Case Study: Joint-Life Annuity
A couple, aged 65 and 63, purchases a $400,000 joint-and-survivor annuity, providing $1,800 per month for life. The payments continue for the surviving spouse, though the monthly income is slightly lower than a single-life annuity due to the extended coverage period. This structure mitigates the risk of one spouse outliving the other’s savings.
Advantages of Classic Retirement Annuity Plans
- Lifetime Income: Eliminates longevity risk.
- Stability: Fixed payments are not affected by market volatility.
- Tax Deferral: Deferred annuities allow earnings to grow tax-deferred until withdrawal.
- Customizable Options: Riders provide spousal protection, inflation adjustments, or death benefits.
Disadvantages
- Limited Liquidity: Funds are often locked in, and early withdrawals may incur penalties.
- Potentially Lower Returns: Compared to equities, fixed annuities provide modest growth.
- Insurer Risk: Payments depend on the financial strength of the issuing insurance company.
- Fees: Optional riders may reduce net returns.
Comparative Overview: Annuities vs. Other Retirement Options
| Feature | Classic Annuity | 401(k)/IRA | Dividend Stocks | Bonds |
|---|---|---|---|---|
| Income Guarantee | Yes | No | No | No |
| Market Risk | Low (fixed annuity) | High | High | Moderate |
| Liquidity | Low | High | High | Moderate |
| Tax Deferral | Yes | Yes | No | No |
| Inflation Protection | Optional | Dependent on investments | Possible | Limited |
Tax Considerations
- Qualified Annuities: Purchased with pre-tax dollars; withdrawals taxed as ordinary income.
- Non-Qualified Annuities: Purchased with after-tax dollars; only earnings are taxed upon withdrawal.
- Early Withdrawals: Withdrawals before age 59½ may incur a 10% penalty plus income tax.

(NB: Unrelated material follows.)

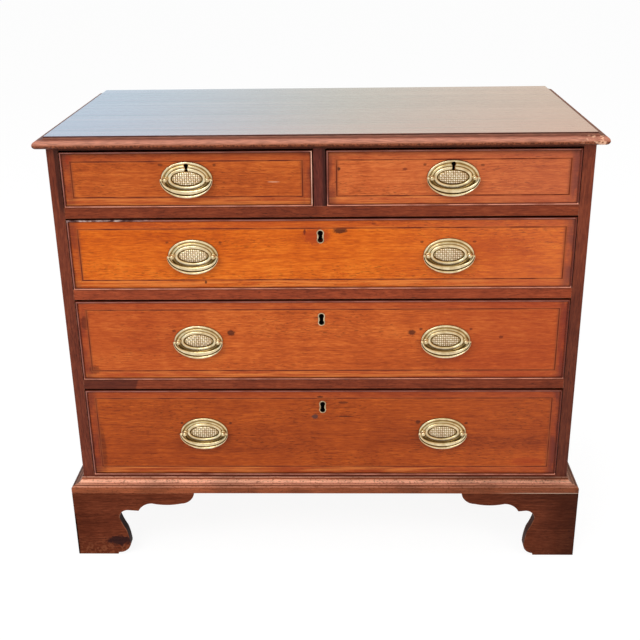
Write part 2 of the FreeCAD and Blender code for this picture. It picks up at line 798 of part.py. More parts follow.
def make_drawer_box(drawer):
    """The drawer's sides, back and bottom, and the pieces that its front has to make room for."""
    name = drawer.name
    left = "%s - %s" % (drawer.x, drawer.half)
    panel = box(name + "_panel", left + " + panel_groove", "front_back - panel_groove",
                drawer.low + " + panel_height", "2 * (%s - panel_groove)" % drawer.half,
                "drawer_depth + panel_groove", "panel_thickness")
    front_tails = dovetails(drawer, "front")
    back_tails = dovetails(drawer, "back")
    board = box(name + "_side_board", left, "front_back", drawer.low, "drawer_side_thickness",
                "drawer_depth - drawer_side_thickness", drawer.height + " - drawer_side_drop")
    side = cut(name + "_side_left", fuse(name + "_side_whole", board, *front_tails, *back_tails), panel)
    other_side = mirror_in_drawer(drawer, name + "_side_right", side)
    back_low = "%s + panel_height + panel_thickness" % drawer.low
    back_board = box(name + "_back_board", left, "drawer_back - drawer_side_thickness", back_low,
                     "2 * " + drawer.half, "drawer_side_thickness",
                     "%s - drawer_back_drop - (%s)" % (drawer.top, back_low))
    tails = group(name + "_back_tails", *back_tails)
    back = cut(name + "_back", back_board, tails,
               mirror_in_drawer(drawer, name + "_back_tails_right", tails))
    node(name + "_box", group(name + "_box_group", side, other_side, back))
    node(name + "_bottom", panel)
    sockets = group(name + "_sockets", *front_tails)
    return panel, sockets, mirror_in_drawer(drawer, name + "_sockets_right", sockets)


def lock_case(drawer, name):
    """The block that a lock fills in the drawer front."""
    return box(name, "%s - lock_width / 2" % drawer.x, "front_back - lock_thickness",
               "%s - lock_height" % drawer.top, "lock_width", "lock_thickness", "lock_height")


def inset_outline(drawer, inset):
    """The drawer front's outline drawn in by an inset, from the front's own middle bottom."""
    return rectangle("-%s + %s" % (drawer.half, inset), "%s - %s" % (drawer.half, inset),
                     inset, "%s - %s" % (drawer.height, inset))


def make_drawer_front(drawer, room):
    """The front board with its rebates, inlay groove, post holes, keyhole and lock recess."""
    name = drawer.name
    body = new_body(name + "_front_body", drawer.x, "front", drawer.low)
    edge = inset_outline(drawer, "0")
    pad(body, "XZ_Plane", "front_thickness", edge, backwards=True)
    pocket(body, "XZ_Plane", "bead_set", edge, inset_outline(drawer, "bead_thickness"))
    pocket(body, "XZ_Plane", "inlay_depth", inset_outline(drawer, "inlay_inset"),
           inset_outline(drawer, "(inlay_inset + inlay_width)"))
    holes = []
    for _, x in drawer.handles:
        for sign in "-+":
            holes.append(("%s - %s %s post_x" % (x, drawer.x, sign),
                          "%s - %s" % (drawer.handle_z, drawer.low), "shank_radius + shank_gap"))
    pocket(body, "XZ_Plane", "front_thickness", circles=holes)
    tools = [lock_case(drawer, name + "_lock_recess"), *room]
    tools.append(keyhole(name + "_keyhole", drawer, "front", "front_thickness"))
    if not drawer.short:
        tools.append(keyhole(name + "_liner_seat", drawer, "front", "liner_set", "liner_width"))
    board = cut(name + "_front_board", body, *tools)
    node(name + "_front", group(name + "_front_group", board, *inlay_strips(drawer)))


def inlay_strips(drawer):
    """Four lengths of string inlay, let in flush; the upright ones fit between the others."""
    name = drawer.name
    left = "%s - %s + inlay_inset" % (drawer.x, drawer.half)
    low = "%s + inlay_inset" % drawer.low
    bottom = box(name + "_inlay_bottom", left, "front", low,
                 "2 * (%s - inlay_inset)" % drawer.half, "inlay_depth", "inlay_width")
    top = box(name + "_inlay_top", left, "front", "%s - inlay_inset - inlay_width" % drawer.top,
              "2 * (%s - inlay_inset)" % drawer.half, "inlay_depth", "inlay_width")
    upright = box(name + "_inlay_left", left, "front", low + " + inlay_width", "inlay_width",
                  "inlay_depth", drawer.height + " - 2 * (inlay_inset + inlay_width)")
    return bottom, top, upright, mirror_in_drawer(drawer, name + "_inlay_right", upright)


def bead_section(flip):
    """A cockbead's section with its rounded nose, in the order that the sketch plane needs."""
    nose = "(-bead_proud + bead_thickness / 2)"
    points = [
        ("bead_set", "0"), (nose, "0"), ("arc", "-bead_proud", "0"),
        ("-bead_proud", "bead_thickness / 2"), ("arc", "-bead_proud", "bead_thickness"),
        (nose, "bead_thickness"), ("bead_set", "bead_thickness"),
    ]
    if not flip:
        return points
    return [item[:-2] + (item[-1], item[-2]) for item in points]


def make_cockbead(drawer):
    """Four mitred lengths of cockbeading in the front's rebates."""
    name = drawer.name
    thick = "bead_thickness"
    bottom = new_body(name + "_bead_bottom", drawer.x, "front", drawer.low)
    pad(bottom, "YZ_Plane", "2 * " + drawer.half, bead_section(False), symmetric=True)
    pocket(bottom, "XZ_Plane", None, *both_ways(
        [("-" + drawer.half, "0"), ("-%s + %s" % (drawer.half, thick), thick), ("-" + drawer.half, thick)]))
    top = mirror(name + "_bead_top", bottom, normal=(0, 0, 1),
                 at=("0", "0", "(%s + %s) / 2" % (drawer.low, drawer.top)))
    left = new_body(name + "_bead_left", "%s - %s" % (drawer.x, drawer.half), "front", drawer.low)
    pad(left, "XY_Plane", drawer.height, bead_section(True))
    pocket(left, "XZ_Plane", None,
           [("0", "0"), (thick, "0"), (thick, thick)],
           [("0", drawer.height), (thick, drawer.height), (thick, "%s - %s" % (drawer.height, thick))])
    node(name + "_cockbead", group(name + "_bead_group", bottom, top, left,
                                   mirror_in_drawer(drawer, name + "_bead_right", left)))


def make_lock(drawer):
    """The lock case with its selvedge, the keyhole liner in front and the sliding bolt."""
    name = drawer.name
    slot = box(name + "_bolt_slot", "%s - bolt_width / 2 - bolt_gap" % drawer.x, "bolt_front - bolt_gap",
               "%s - bolt_height - bolt_gap" % drawer.top, "bolt_width + 2 * bolt_gap",
               "bolt_thickness + 2 * bolt_gap", "bolt_height + bolt_gap")
    hole = keyhole(name + "_case_keyhole", drawer, "front_back - lock_thickness", "keyhole_depth")
    pieces = [cut(name + "_case", lock_case(drawer, name + "_case_blank"), slot, hole)]
    if not drawer.short:
        depth = "liner_set + liner_proud"
        rim = keyhole(name + "_liner_rim", drawer, "front - liner_proud", depth, "liner_width")
        bore = keyhole(name + "_liner_bore", drawer, "front - liner_proud", depth)
        pieces.append(cut(name + "_liner", rim, bore))
    node(name + "_lock", group(name + "_lock_group", *pieces))
    bolt = box(name + "_bolt", "%s - bolt_width / 2" % drawer.x, "bolt_front",
               "%s - bolt_height" % drawer.top, "bolt_width", "bolt_thickness", "bolt_height")
    node(name + "_lock_bolt", bolt)


# --------------------------------------------------------------------- handles

def plate_oval(name, x, z, inset):
    """A raised oval on a handle plate, drawn in from the plate's edge by an inset."""
    return oval(name, x, "front - plate_thickness", z, "plate_length / 2 - (%s)" % inset,
                "plate_height / 2 - (%s)" % inset, "relief")


def oval_ring(name, x, z, inset, width):
    """A raised oval ring on a handle plate."""
    return cut(name, plate_oval(name + "_outer", x, z, inset),
               plate_oval(name + "_inner", x, z, "%s + %s" % (inset, width)))


def make_plate(drawer, name, x, z):
    """The oval plate with its rim, band and ring, its domed middle and its holes."""
    base = oval(name + "_base", x, "front", z, "plate_length / 2", "plate_height / 2", "plate_thickness")
    rim = oval_ring(name + "_rim", x, z, "0", "rim_width")
    band = oval_ring(name + "_band", x, z, "band_inset", "band_width")
    ring = oval_ring(name + "_ring", x, z, "ring_inset", "ring_width")
    medallion = plate_oval(name + "_medallion", x, z, "medallion_inset")
    holes = [cylinder("%s_hole_%d" % (name, number), ALONG_Y, "%s %s post_x" % (x, sign),
                      "front - plate_thickness - relief", z, "shank_radius + shank_gap",
                      "plate_thickness + relief")
             for number, sign in enumerate("-+", start=1)]
    if drawer.short:
        holes.append(keyhole(name + "_keyhole", drawer, "front - plate_thickness - relief",
                             "plate_thickness + relief"))
    return cut(name, fuse(name + "_whole", base, rim, band, ring, medallion), *holes)


def make_post(name, x, z):
    """One turned post with its shank through the front, and the nut that holds it."""
    seat = "(front - plate_thickness - relief)"
    flange = cylinder(name + "_flange", ALONG_Y, x, seat + " - post_flange_height", z,
                      "post_flange_radius", "post_flange_height")
    neck = cylinder(name + "_neck", ALONG_Y, x, "bail_axis", z, "post_neck_radius", seat + " - bail_axis")
    ball = doc.addObject("Part::Sphere", name + "_ball")
    bind(ball, Radius="post_ball_radius")
    place(ball, x, "bail_axis", z)
    shank_end = "(front_back + nut_thickness + shank_tip)"
    shank = cylinder(name + "_shank", ALONG_Y, x, seat, z, "shank_radius", "%s - %s" % (shank_end, seat))
    eye = cylinder(name + "_eye", ALONG_X, x + " - post_ball_radius", "bail_axis", z,
                   "pin_radius + pin_gap", "2 * post_ball_radius")
    post = cut(name, fuse(name + "_whole", flange, neck, ball, shank), eye)
    blank = doc.addObject("Part::Prism", name + "_nut_blank")
    blank.Polygon = 6
    blank.Placement.Rotation = ALONG_Y
    bind(blank, Circumradius="nut_radius", Height="nut_thickness")
    place(blank, x, "front_back", z)
    bore = cylinder(name + "_nut_bore", ALONG_Y, x, "front_back", z,
                    "shank_radius + thread_gap", "nut_thickness")
    return post, cut(name + "_nut", blank, bore)


def make_bail(name, x, z):
    """The swinging bail: a crescent below its hinge line with a pin at each end."""
    back = "(bail_axis + bail_thickness / 2)"
    outer = oval(name + "_outer", x, back, z, "bail_width / 2", "bail_drop", "bail_thickness")
    inner = oval(name + "_inner", x, back, z, "eye_x", "bail_drop - bail_bottom_width", "bail_thickness")
    below = box(name + "_below", x + " - bail_width / 2", "bail_axis - bail_thickness / 2",
                z + " - bail_drop", "bail_width", "bail_thickness", "bail_drop")
    crescent = common(name + "_crescent", cut(name + "_loop", outer, inner), below)
    knuckle = cylinder(name + "_knuckle", ALONG_X, x + " + eye_x", "bail_axis", z,
                       "knuckle_radius", "bail_width / 2 - eye_x")
    pin = cylinder(name + "_pin", ALONG_X, x + " + eye_x - pin_reach", "bail_axis", z,
                   "pin_radius", "pin_reach")
    ends = [mirror(piece.Name + "_left", piece, at=(x, "0", "0")) for piece in (knuckle, pin)]
    return fuse(name, crescent, knuckle, pin, *ends)


def make_handles(drawer):
    """Plates, posts and nuts in one node for the drawer, and each bail in its own."""
    pieces = []
    for hand, x in drawer.handles:
        name = "%s_%s" % (drawer.name, hand)
        pieces.append(make_plate(drawer, name + "_plate", x, drawer.handle_z))
        for sign, side in ("-", "a"), ("+", "b"):
            pieces += make_post("%s_post_%s" % (name, side), "%s %s post_x" % (x, sign), drawer.handle_z)
        label = drawer.name + "_bail" if drawer.short else "%s_bail_%s" % (drawer.name, hand)
        node(label, make_bail(name + "_bail", x, drawer.handle_z))
    node(drawer.name + "_handle_plates", group(drawer.name + "_plates_group", *pieces))


# ------------------------------------------------------------------------ whole

def check_model():
    """Stop if an object failed, or a sub-part is empty or not valid."""
    for thing in doc.Objects:
        if "Invalid" in thing.State or "Error" in thing.State:
            raise RuntimeError("%s failed: %s" % (thing.Name, thing.State))
    for thing in nodes:
        if thing.Shape.isNull() or not thing.Shape.Solids or not thing.Shape.isValid():
            raise RuntimeError("%s has no valid solid" % thing.Label)


def write_parts():
    """Write each sub-part to its own file."""
    os.makedirs("parts", exist_ok=True)
    for thing in nodes:
        thing.Shape.exportStep("parts/%s.step" % thing.Label)
        print(thing.Label, len(thing.Shape.Solids), round(thing.Shape.Volume / 1000, 1), "cm3")
    print(len(nodes), "sub-parts")


write_sizes()
make_sides()
make_bottom()
dust_boards = make_dustboards()
make_rails(dust_boards)
make_divider()
make_top_rails()
make_runners(dust_boards)
make_stops()
make_back()
make_top()
make_base_moulding()
make_feet()
for entry in DRAWERS:
    chest_drawer = Drawer(*entry)
    make_drawer_front(chest_drawer, make_drawer_box(chest_drawer))
    make_cockbead(chest_drawer)
    make_lock(chest_drawer)
    make_handles(chest_drawer)
doc.recompute()
check_model()
write_parts()
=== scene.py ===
"""Looks for the bachelor's chest: polished mahogany, string inlay and oval brass handles.

Metres, +Z up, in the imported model's frame.  The chest's front faces -Y.  Colours are display
values, 0-255 for each channel.  A dress function adds what one surface has besides its grain.
"""
import json
import math

import bmesh
import bpy
from mathutils import Matrix, Vector

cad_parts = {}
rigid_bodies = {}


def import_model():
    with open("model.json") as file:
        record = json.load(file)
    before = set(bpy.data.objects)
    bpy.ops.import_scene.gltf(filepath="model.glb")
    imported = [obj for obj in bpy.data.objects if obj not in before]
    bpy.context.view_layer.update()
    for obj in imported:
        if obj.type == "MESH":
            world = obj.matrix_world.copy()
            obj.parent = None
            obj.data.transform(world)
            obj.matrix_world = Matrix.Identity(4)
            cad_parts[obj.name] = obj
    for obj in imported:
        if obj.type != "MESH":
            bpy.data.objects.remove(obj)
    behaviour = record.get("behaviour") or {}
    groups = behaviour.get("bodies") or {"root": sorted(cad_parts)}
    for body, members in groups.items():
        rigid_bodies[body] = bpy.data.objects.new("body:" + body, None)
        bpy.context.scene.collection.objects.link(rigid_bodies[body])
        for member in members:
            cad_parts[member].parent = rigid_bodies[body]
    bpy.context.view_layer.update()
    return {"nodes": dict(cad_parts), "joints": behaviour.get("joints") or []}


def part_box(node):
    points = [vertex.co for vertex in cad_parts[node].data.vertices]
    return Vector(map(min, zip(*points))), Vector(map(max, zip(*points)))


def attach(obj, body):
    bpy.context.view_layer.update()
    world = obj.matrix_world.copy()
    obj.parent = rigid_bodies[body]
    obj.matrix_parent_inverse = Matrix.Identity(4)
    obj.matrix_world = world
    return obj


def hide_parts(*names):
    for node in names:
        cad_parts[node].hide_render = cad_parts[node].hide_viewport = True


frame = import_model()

MM = 0.001
NODES = frame["nodes"]
JOINTS = {joint["child"]: joint for joint in frame["joints"]}
DRAWERS = ("drawer_1_left", "drawer_1_right", "drawer_2", "drawer_3", "drawer_4")
FRONT_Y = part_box("drawer_rails")[0].y


# ------------------------------ shader kit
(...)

Role in a Defensive Retirement Portfolio
Classic annuities serve as the foundation of a conservative retirement strategy, particularly for covering essential living expenses. When combined with Social Security and a diversified investment portfolio, annuities provide stability and predictable cash flow, reducing reliance on market-driven income.
Conclusion
A classic retirement annuity plan is a foundational tool for creating guaranteed lifetime income and mitigating longevity risk. By converting savings into predictable payments, it offers retirees stability, principal protection, and customizable options to address spousal needs or inflation. While liquidity limitations and fees are considerations, annuities remain a reliable component of a defensive retirement strategy, ensuring financial security throughout the retirement years.